# best e-store option, and taking credit cards?



## cody (Oct 28, 2006)

Hi, so next month I wanna launch my own e-store.
From your guys experience, whats the best store building software out there (thats low costing, or free)./

Like nice layout options, etc. 

any suggestions?

AND

I will also be taking credit cards payments (thats the plan), there seems to be alot of options with companies to go with, any suggestions for who to go with?

thanks


----------



## CUSTOM UK (Jun 28, 2008)

Take a look at Cubecart, Zen Cart and OS Commerce for building your own online store. All three are totally free.


----------



## deChez (Nov 10, 2007)

I use Web Easy site builder. It's a drag and drop wysiwyg type of software. Still, if you're going to have a shopping cart, you'll need to know (or be able to figure out) something about HTML coding.
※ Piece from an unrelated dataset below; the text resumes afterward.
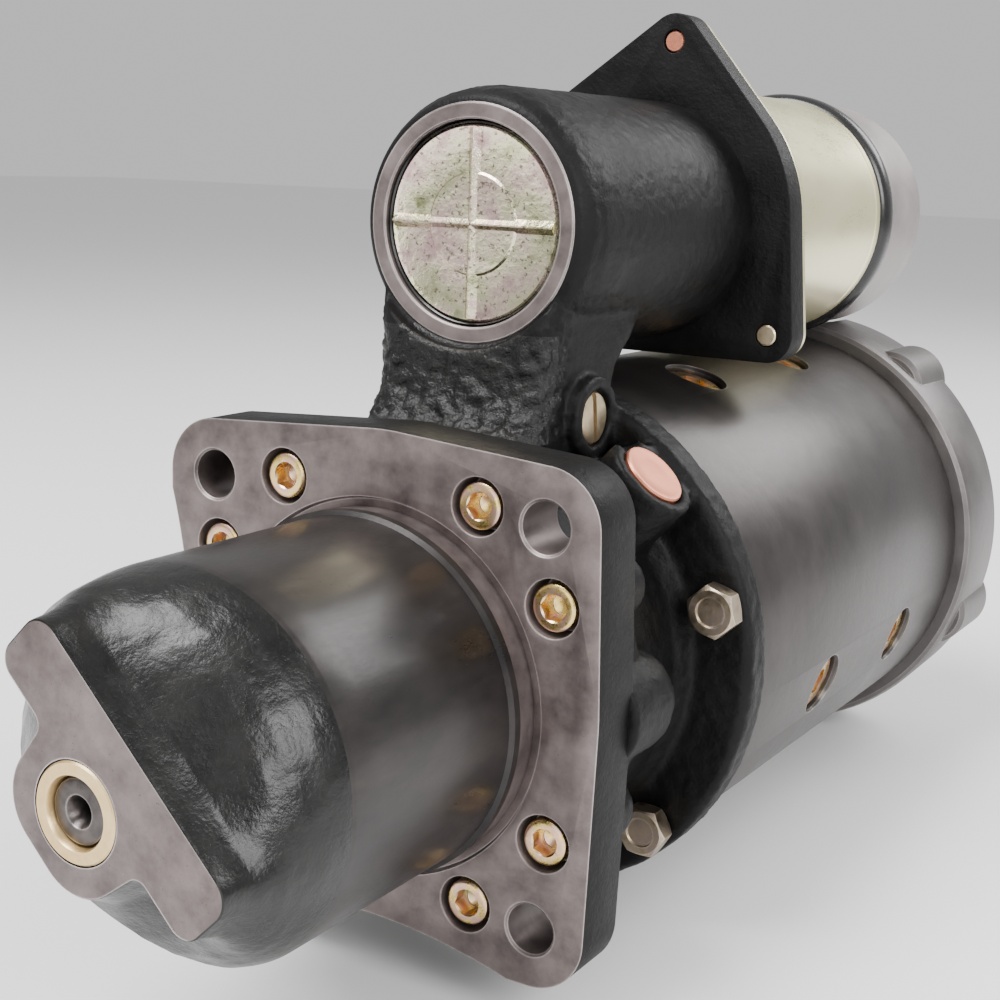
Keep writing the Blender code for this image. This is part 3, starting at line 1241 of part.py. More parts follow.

I use Mal's shopping cart.

As for my credit card processor, I use Elavon through Costco. Because I do some on-line orders, alot of phone orders, a only handful of face to face orders, I just have the internet set-up -- which is to say that I do not have a terminal...I use the virtual terminal.


----------



## tymetoshine (Jun 7, 2008)

How does a virtual terminal work? How does the cost for it rate?


----------



## lben (Jun 3, 2008)

The ecommerce that comes with quickbooks software has some really good rates for taking credit cards and there is no contracted amount of time you are stuck with them.


----------



## EntropyGuy (Jun 5, 2008)

Volusion sells a nice turn-key solution including website templates, shopping cart and credit card processing. There is a learning curve, but I suppose there is for anything new.

It is worth a look.

R.


----------